The load attachment unit la according to FIGS. 13 to 15 corresponds in its function and construction to the load attachment unit 1 as described previously. Identical functional components of the load attachment unit la are therefore provided with the same reference numerals as used for the load attachment unit 1. The following deals only with the differences of the load attachment unit 1a. As can be seen in FIG. 13, the load attachment unit la has a slightly modified carrier housing 2a. The guidance and support of the actuating element 3, the design of the load bracket 15 and the mounting of the bearing pin 8 in corresponding slot guides are designed identically. However, the carrier housing 2a additionally has a locking arrangement 20 that blocks the actuating element 3, 4 in the blocking position. To do so, the locking arrangement 20 according to FIG. 14 has a swivelable cam which, depending on a position of a lock cylinder in the locking arrangement 20, moves into a blocking slot, not shown, of the actuating element 3 or releases this blocking slot. A key S is used to operate the lock cylinder and hence to swivel the locking cam. In the blocked position, a linear movement of the actuating element 3 is prevented by the locking arrangement 20, so that in the fitted state of the load attachment unit la the load attachment unit 1 cannot be removed from the boundary surface B and hence from the penetration D.

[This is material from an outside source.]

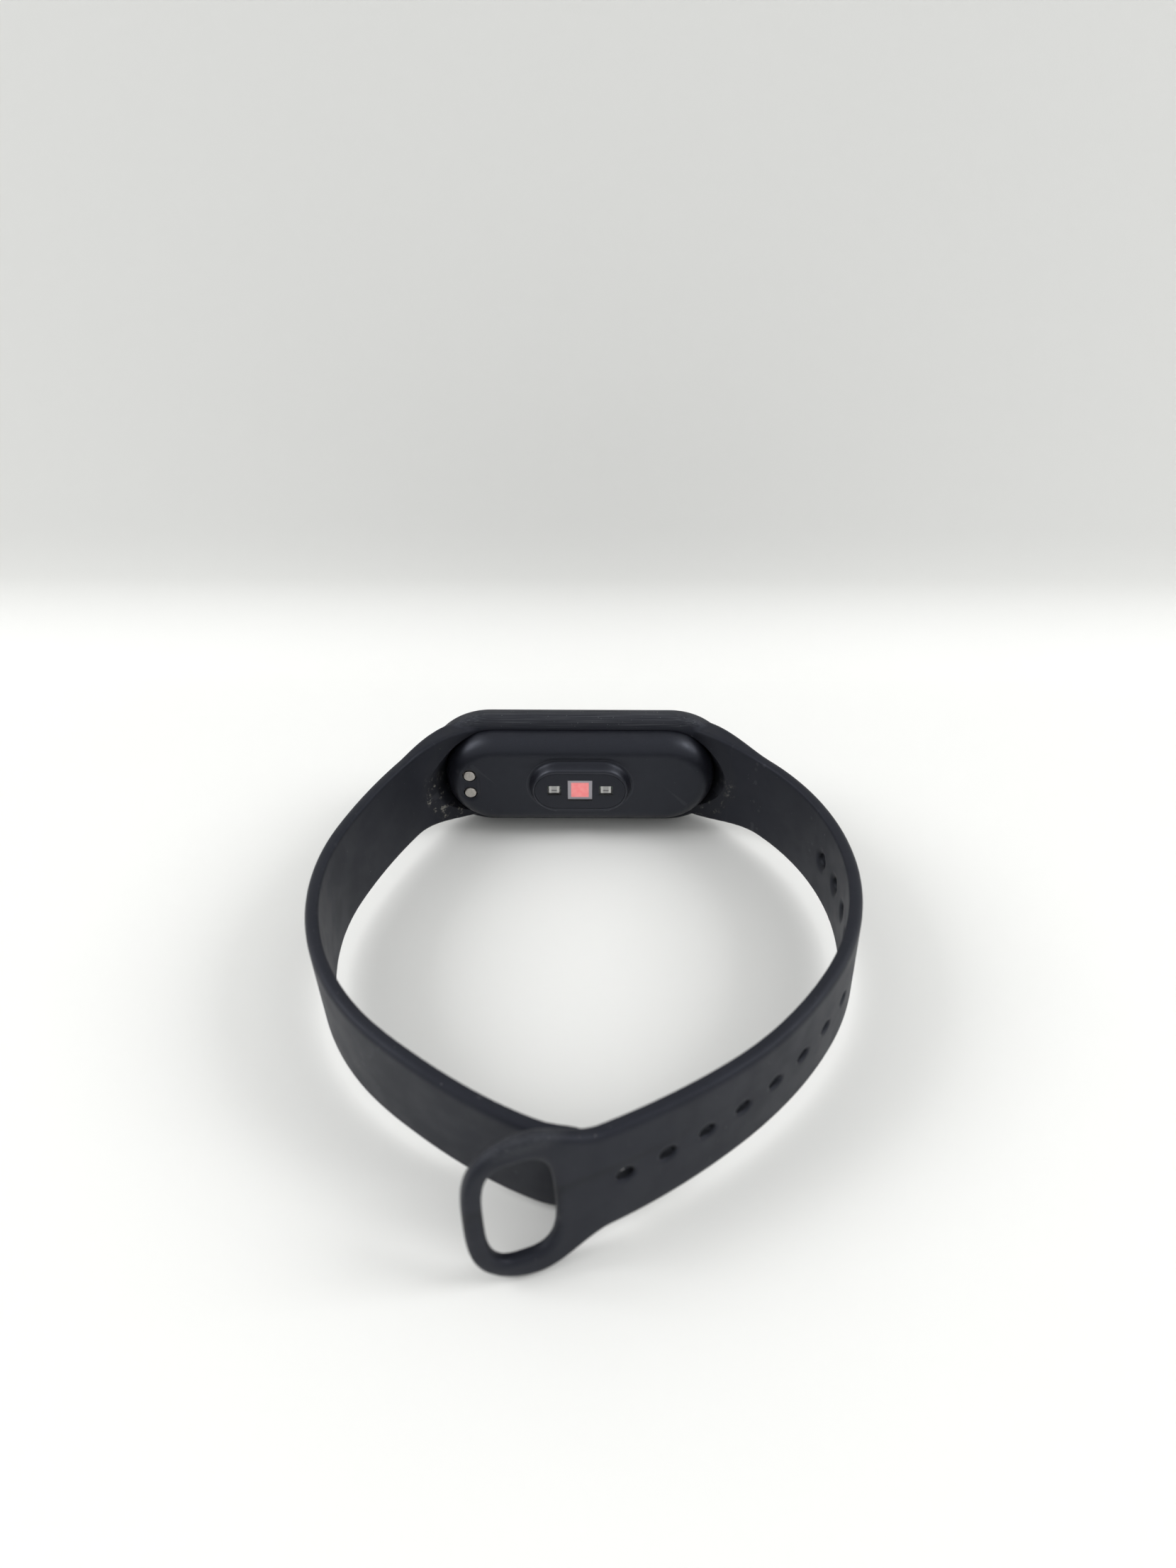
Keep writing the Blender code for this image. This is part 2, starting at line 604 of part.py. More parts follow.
def main():
    clear_scene()
    rubber = material("strap_rubber", (0.018, 0.019, 0.022), 0.55)
    shell_mat = material("shell_plastic", (0.008, 0.008, 0.009), 0.42)
    black = material("black_plastic", (0.006, 0.006, 0.006), 0.6)
    glass = material("black_glass", (0.004, 0.004, 0.005), 0.05)
    nickel = material("nickel_contact", (0.75, 0.72, 0.66), 0.35, 1.0)
    steel = material("motor_steel", (0.62, 0.62, 0.63), 0.3, 1.0)
    stud_metal = material("stud_metal", (0.2, 0.2, 0.21), 0.35, 1.0)
    tungsten = material("weight_tungsten", (0.3, 0.3, 0.31), 0.5, 1.0)
    board = material("board_green", (0.02, 0.12, 0.05), 0.5)
    chip = material("chip_epoxy", (0.02, 0.02, 0.02), 0.6)
    cell = material("cell_foil", (0.7, 0.7, 0.68), 0.4, 0.6)
    copper = material("flex_copper", (0.55, 0.28, 0.08), 0.45)
    panel = material("display_black", (0.01, 0.01, 0.012), 0.15)
    foam = material("seal_foam", (0.03, 0.03, 0.03), 0.9)
    led = material("led_package", (0.55, 0.6, 0.45), 0.5)
    diode = material("photodiode_red", (0.75, 0.16, 0.14), 0.3)

    base = pivot("band_origin", (0.0, 0.0, 0.0))
    carry(base, build_cradle(rubber))

    holed_pivots = flex_pivots(HOLED, "holed", base)
    for index, name in enumerate(("strap_holed_root", "strap_holed_middle")):
        start, end = HOLED["joints"][index:index + 2]
        piece = strap_piece(name, HOLED, start, end, rubber)
        cut_holes(piece, start, end)
        carry(holed_pivots[index], piece)
    carry(holed_pivots[2], build_loop_end(rubber))

    stud_pivots = flex_pivots(STUD, "stud", base)
    for index, name in enumerate(("strap_stud_root", "strap_stud_middle")):
        start, end = STUD["joints"][index:index + 2]
        carry(stud_pivots[index], strap_piece(name, STUD, start, end, rubber))
    carry(stud_pivots[2], build_stud_end(rubber), build_stud(stud_metal))

    capsule = pivot("capsule_slide", (0.0, SEAM_Y, MID_Z), base)
    motor_fixed, motor_turning = build_motor(steel, tungsten)
    carry(capsule, build_rear_shell(shell_mat), *motor_fixed)
    carry(capsule, *build_sensor(black, glass, led, diode, board), *build_contacts(nickel, copper))
    carry(capsule, *build_electronics(board, chip, cell, nickel, copper))
    carry(capsule, *build_display(black, panel, copper, foam, glass))
    carry(pivot("pivot_motor", (MOTOR_X, 0.0, MID_Z), capsule), *motor_turning)


main()
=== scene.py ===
"""Looks of the fitness tracker band: moulded meshes, node materials, floor, lights and camera.

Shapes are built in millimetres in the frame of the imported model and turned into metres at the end:
X along the capsule, +Y away from the wrist, Z up, the band standing on its edge at z = 0.
"""
import math

import bmesh
import bpy
import numpy as np
from mathutils import Matrix, Vector
from mathutils.kdtree import KDTree


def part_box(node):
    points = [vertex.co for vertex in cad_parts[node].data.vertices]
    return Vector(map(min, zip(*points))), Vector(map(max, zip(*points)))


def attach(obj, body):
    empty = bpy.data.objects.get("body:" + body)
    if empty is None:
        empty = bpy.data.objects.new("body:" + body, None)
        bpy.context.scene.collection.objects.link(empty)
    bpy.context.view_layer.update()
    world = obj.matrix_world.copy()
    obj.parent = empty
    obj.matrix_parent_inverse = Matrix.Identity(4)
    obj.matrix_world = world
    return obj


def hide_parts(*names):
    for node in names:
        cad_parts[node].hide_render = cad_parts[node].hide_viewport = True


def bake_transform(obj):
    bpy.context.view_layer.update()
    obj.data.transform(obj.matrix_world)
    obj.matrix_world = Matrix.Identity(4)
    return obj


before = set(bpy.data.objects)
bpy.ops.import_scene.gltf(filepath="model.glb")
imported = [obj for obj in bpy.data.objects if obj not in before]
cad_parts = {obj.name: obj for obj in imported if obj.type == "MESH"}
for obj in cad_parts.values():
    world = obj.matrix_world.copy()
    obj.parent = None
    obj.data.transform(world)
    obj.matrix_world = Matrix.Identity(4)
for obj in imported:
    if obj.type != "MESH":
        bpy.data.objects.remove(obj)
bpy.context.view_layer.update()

MM = 0.001
COOL = (0.8, 0.85, 1.0, 1.0)  # tint of the light that dark polymers reflect


def box_mm(node):
    """Lowest and highest corners of a CAD node in millimetres."""
    low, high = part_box(node)
    return low / MM, high / MM


CRADLE_LOW, CRADLE_HIGH = box_mm("strap_cradle")
SHELL_LOW, SHELL_HIGH = box_mm("rear_shell")
GLASS_LOW, GLASS_HIGH = box_mm("front_glass")
LENS_LOW, LENS_HIGH = box_mm("sensor_lens")

MID_Z = (CRADLE_LOW.z + CRADLE_HIGH.z) / 2
CRADLE_RADIUS = (CRADLE_HIGH.z - CRADLE_LOW.z) / 2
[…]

A carrier housing 2b according to FIG. 16 corresponds substantially to the embodiment according to FIGS. 13 to 15, so that reference is made to the statements relating to the load attachment unit la according to FIGS. 13 to 15 in order to avoid repetition. A crucial difference is that the lock cylinder of the locking arrangement 20b according to FIG. 16 may be operated not by a key S, but by another handling element, in the present case by a coin M. By simply inserting the coin M into a slot of the lock cylinder in the locking arrangement 20b, the locking cam can be swiveled between the blocking position and the open position.